Did that mean that it was possible to beat the market after all? On Monday mornings, Scholes called the dealers who had advertised the bargain options. He was always told that they had just sold out of the cheap options. But they had another option, just as good…Scholes realized it was bait and switch.

Scholes later had one of his students analyze the options offered by one dealer. The student concluded that some options were mispriced, but dealers charged such high transaction costs that no one could make a profit.

 

 

Then the group discovered warrants. Because warrants were traded on the regular stock exchanges, there was no bait and switch. The price quoted is the price you get. Of the warrants then being traded, those of a company called National General were the most underpriced relative to the formula. National General was a conglomerate that had just failed in a bid to acquire Warner Brothers, losing out to the company that owned Kinney parking lots.

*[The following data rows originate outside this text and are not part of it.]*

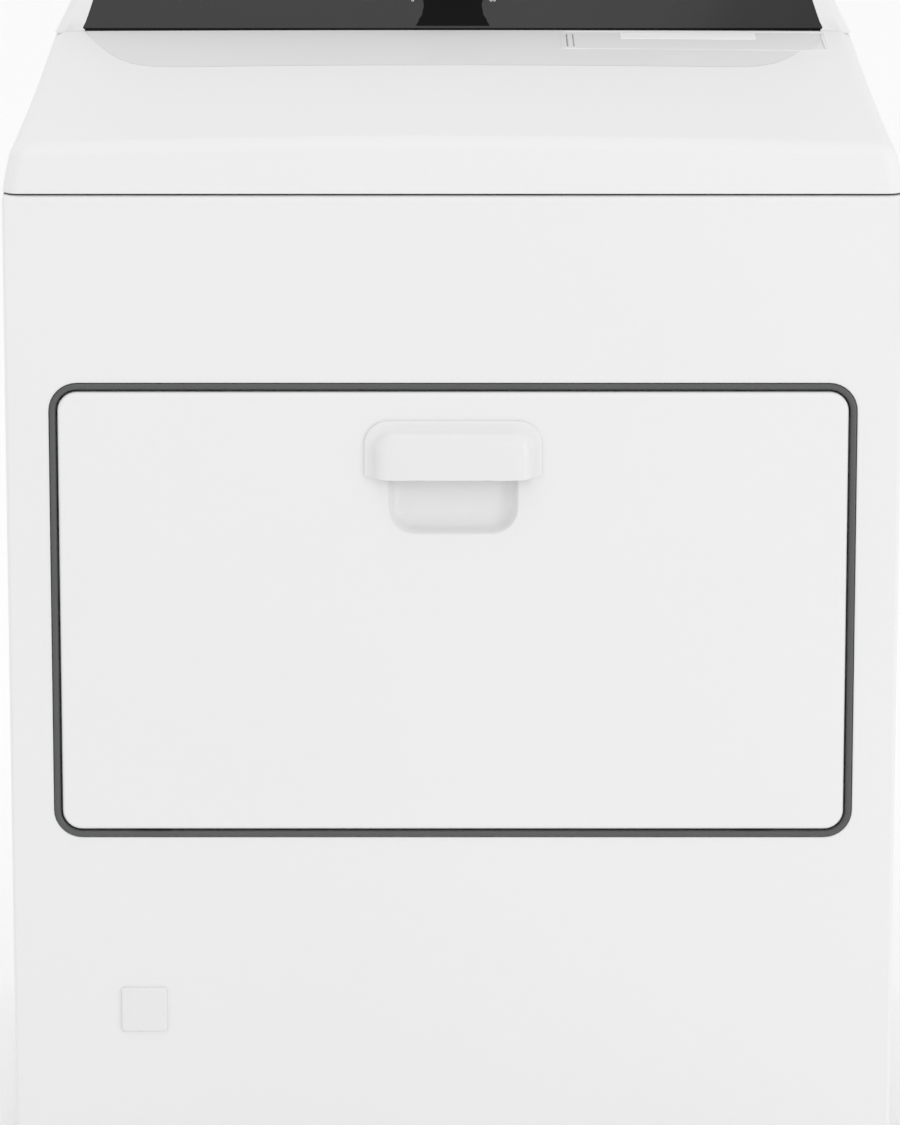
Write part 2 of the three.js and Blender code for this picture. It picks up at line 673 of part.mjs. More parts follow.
function idlerWheel() {
  const { x, z, radius } = IDLER;
  const { y } = BELT;
  return turned([
    [5.5, y - 8], [10, y - 8], [10, y - 4], [radius, y - 6], [radius, y + 6], [10, y + 4], [10, y + 8],
    [5.5, y + 8], [5.5, y - 8],
  ], x, z, 16);
}

function voluteForm(inset) {
  const { radius, front, rear } = BLOWER;
  const { half, z } = EXHAUST;
  const y0 = front + inset;
  const y1 = rear - inset;
  const outletEnd = MOTOR.x - 94 - (inset > 0 ? 5 : 0);
  return join(
    rod('y', radius - inset, y0, y1, MOTOR.x, MOTOR.z, 32),
    block(outletEnd, MOTOR.x, y0, y1, z - half + inset, z + half - inset),
  );
}

function blowerHousing() {
  const wall = 2;
  return cut(
    voluteForm(0),
    voluteForm(wall),
    rod('y', BLOWER.inlet, BLOWER.front - 1, BLOWER.front + wall + 1, MOTOR.x, MOTOR.z, 24),
  );
}

// A back plate with a hub on the motor's shaft and a ring of straight blades.
function blowerWheel() {
  const { wheel, rear } = BLOWER;
  const { x, z, shaft } = MOTOR;
  const back = rear - 6;
  const front = BLOWER.front + 8;
  const blades = [];
  for (let i = 0; i < 8; i += 1) {
    const blade = new THREE.BoxGeometry(20, back - front, 2);
    blade.translate(wheel - 11, (front + back) / 2, 0);
    blade.rotateY(i * Math.PI / 4);
    blade.translate(x, 0, z);
    blades.push(solid(blade));
  }
  const hub = rod('y', 13, back - 22, back, x, z);
  const plate = rod('y', wheel, back - 2, back, x, z, 24);
  return cut(join(plate, hub, ...blades), rod('y', shaft + GAP, front, back + 1, x, z));
}

// A box elbow from the blower's outlet, with the round collar that the vent hose slides over.
function exhaustForm(inset) {
  const { radius, half, end, z } = EXHAUST;
  const { front, rear } = BLOWER;
  const open = inset > 0 ? 5 : 0;
  return join(
    block(-56 + inset, MOTOR.x - 94 - GAP + open, front + inset, rear - inset,
      z - half + inset, z + half - inset),
    rod('y', radius - inset, rear - 10, end + open, 0, z, 32),
  );
}

function exhaustDuct() {
  return cut(exhaustForm(0), exhaustForm(1.5));
}

// ---- Lint duct and screen ----
function lintDuctForm(inset) {
  const y0 = DUCT_FRONT + inset;
  const foot = BLOWER.front - GAP - inset;
  const top = CABINET.seam - 4 + (inset > 0 ? 5 : 0);
  const side = outlineOf([
    [y0, 16 + inset], [foot, 16 + inset], [foot, 330], [292 - inset, 430], [292 - inset, 620],
    [231 - inset, top], [y0, top],
  ]);
  const half = LINT.half - inset;
  const lowHalf = BLOWER.radius - inset;
  const face = new THREE.Shape();
  face.moveTo(LINT.x - half, top);
  face.lineTo(LINT.x - half, 345);
  face.lineTo(MOTOR.x - lowHalf, 250);
  face.lineTo(MOTOR.x - lowHalf, MOTOR.z);
  face.absarc(MOTOR.x, MOTOR.z, lowHalf, Math.PI, 2 * Math.PI);
  face.lineTo(MOTOR.x + lowHalf, 250);
  face.lineTo(LINT.x + half, 345);
  face.lineTo(LINT.x + half, top);
  return swept(side, 'x', 90, 350).intersect(swept(face, 'y', 180, 300, 14));
}

function lintDuct() {
  const y0 = DUCT_FRONT;
  return cut(
    lintDuctForm(0),
    lintDuctForm(1.5),
    block(GRILLE.x - GRILLE.half, GRILLE.x + GRILLE.half, y0 - 1, y0 + 3, GRILLE.low, GRILLE.high),
    rod('y', 12, y0 - 1, y0 + 3, MOTOR.x, MOTOR.z),
    rod('y', BLOWER.inlet, BLOWER.front - 4, BLOWER.front + 1, MOTOR.x, MOTOR.z, 24),
  );
}

// A long framed screen under a flat lid. The frame hangs at the duct's slope.
function lintScreen() {
  const lidLow = CABINET.seam + TOP.height + 1.2;
  const tilted = (x0, x1, y0, y1, z0, z1) => {
    const geometry = new THREE.BoxGeometry(x1 - x0, y1 - y0, z1 - z0);
    geometry.translate((x0 + x1) / 2, (y0 + y1) / 2, (z0 + z1) / 2);
    geometry.rotateX(LINT.tilt);
    geometry.translate(LINT.x, LINT.slotY, lidLow);
    return solid(geometry);
  };
  const outer = LINT.half - 9;
  const frame = cut(
    tilted(-outer, outer, -6, 6, -LINT.length, 1),
    tilted(-outer + 9, outer - 9, -7, 5, -LINT.length + 9, -14),
  );
  const lid = block(LINT.x - LINT.half, LINT.x + LINT.half, LINT.front, LINT.rear, lidLow, lidLow + 3);
  return join(frame, lid);
}

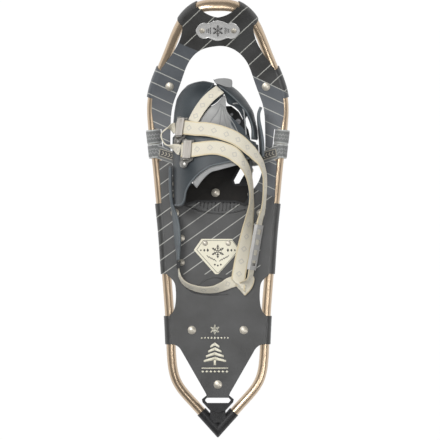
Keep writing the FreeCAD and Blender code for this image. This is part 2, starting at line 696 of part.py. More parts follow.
REAR_WING = [
    [(-75.0, 111.0), (-75.0, 18.0)], [(-75.0, 18.0), (-46.0, 18.0)],
    [(-46.0, 18.0), (-41.0, 37.0), (-33.0, 50.5), (-20.0, 63.5), (0.0, 72.5), (24.0, 77.5), (44.0, 81.5)],
    [(44.0, 81.5), (75.0, 83.0)], [(75.0, 83.0), (75.0, 100.0)], [(75.0, 100.0), (44.0, 101.0)],
    [(44.0, 101.0), (20.0, 106.0), (-12.0, 108.0), (-34.0, 111.0)], [(-34.0, 111.0), (-75.0, 111.0)],
]
LINER = [
    [(-36.0, 47.0), (-29.0, 41.5)],
    [(-29.0, 41.5), (-18.0, 55.0), (-4.0, 64.0), (22.0, 70.5), (38.0, 74.0)],
    [(38.0, 74.0), (38.0, 82.0)],
    [(38.0, 82.0), (20.0, 81.0), (-6.0, 78.0), (-26.0, 68.0), (-36.0, 58.0)],
    [(-36.0, 58.0), (-36.0, 47.0)],
]
feature("toe_wing_left", OUTER_LAYER.common(closed_outline(TOE_WING_LEFT)))
feature("toe_wing_right", OUTER_LAYER.common(closed_outline(TOE_WING_RIGHT)))
feature("toe_lining", INNER_LAYER.common(closed_outline(TOE_LINING)))
feature("instep_wing", INNER_LAYER.common(closed_outline(INSTEP_WING)))
feature("rear_wing", OUTER_LAYER.common(closed_outline(REAR_WING)))
feature("ankle_liner", INNER_LAYER.common(closed_outline(LINER)))


# ---------------------------------------------------------------- webbing
def ribbon(stations, wide, thick):
    """A flat strap: stations are (centre, width direction); its faces are ruled between them."""
    wires = []
    for index, (centre, across) in enumerate(stations):
        before = stations[max(index - 1, 0)][0]
        after = stations[min(index + 1, len(stations) - 1)][0]
        along = after - before
        along.normalize()
        side = across - along * across.dot(along)
        side.normalize()
        normal = along.cross(side)
        corners = []
        for a, b in ((-1, -1), (1, -1), (1, 1), (-1, 1)):
            corners.append(centre + side * (a * wide / 2) + normal * (b * thick / 2))
        wires.append(Part.makePolygon(corners + corners[:1]))
    return Part.makeLoft(wires, True, True)


def over_boot(points, offset):
    """Stations for webbing laid over the boot's surface along plan points."""
    stations = []
    for index, (x, y) in enumerate(points):
        ax, ay = points[max(index - 1, 0)]
        bx, by = points[min(index + 1, len(points) - 1)]
        along = boot_point(bx, by, offset) - boot_point(ax, ay, offset)
        stations.append((boot_point(x, y, offset), boot_normal(x, y, offset).cross(along)))
    return stations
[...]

Black, Scholes, and Merton dipped into their savings and bought a block of National General warrants. “For a while,” Black recalled, “it looked as if we had done just the right thing.”

In 1972 American Financial announced plans to acquire National General. As part of the deal, it changed the terms of the warrants, and the change was bad for warrant holders. The MIT group lost everything they’d invested.

Black theorized that the warrants had been cheap because insiders had advance word of the takeover bid. The insiders sold early, tricking Black, Scholes, and Merton into buying what they concluded was a cheap warrant. “Although our trading didn’t turn out very well, this event helped validate our formula,” Black said. “The market was out of line for a very good reason.”

 

 

It took a while for Black and Scholes to get their paper into shape for publication. When it was about ready, Black sent a preprint to someone he thought might be interested: Ed Thorp.

Black knew of the delta hedging technique described in
Beat the Market
. He explained in the cover letter that he had taken Thorp’s reasoning a step further. In a perfectly rational world, no risk-free investment should be worth more than any other. A delta hedge is (theoretically) a risk-free investment. Ergo, it should offer the same return as other risk-free investments like treasury bills—when options are priced “correctly.”

As Thorp scanned it, it looked like Black and Scholes had derived his own option-pricing formulas. He couldn’t be sure because the equations were structured differently.

One of Thorp’s prized “toys” at the time was a Hewlett-Packard 9830A. This was one of the first small computers. It cost just under $6,000, had 7,616
bytes
of memory, a full typewriter keyboard, and was programmable in BASIC. In lieu of a monitor, it had a single-line text display and a plotter that drew graphs in color.

Thorp quickly programmed Black and Scholes’s formulas into the machine and had it plot a pricing graph. He compared it to a graph produced with Thorp’s own formulas. They were the same except for an exponential factor incorporating the risk-free interest rate. Thorp had not included this because the over-the-counter options he traded did not credit the trader with the short-sale proceeds. The rules were changed when options began trading on the Chicago Board of Exchange. Black and Scholes accounted for this. Otherwise, the formulas were equivalent.

 

 

The Black-Scholes formula, as it was quickly christened, was published in 1973. That name deprived both Merton and Thorp of credit.

In Merton’s case, it was a matter of courtesy. Because he had built on Black and Scholes’s work, he delayed publishing his derivation until their article appeared. Merton published his paper in a new journal that was being started by AT&T, the
Bell Journal of Economics and Management Science
. This journal was an acknowledgment of how profoundly quantitative methods from information theory and physical science were transforming formerly alien fields like finance.

Thorp considers the Merton paper “a masterpiece.” “I never thought about credit, actually,” Thorp said, “and the reason is that I came from outside the economics and finance profession. The great importance that was attached to this problem wasn’t part of my thinking. What I saw was a way to make a lot of money.”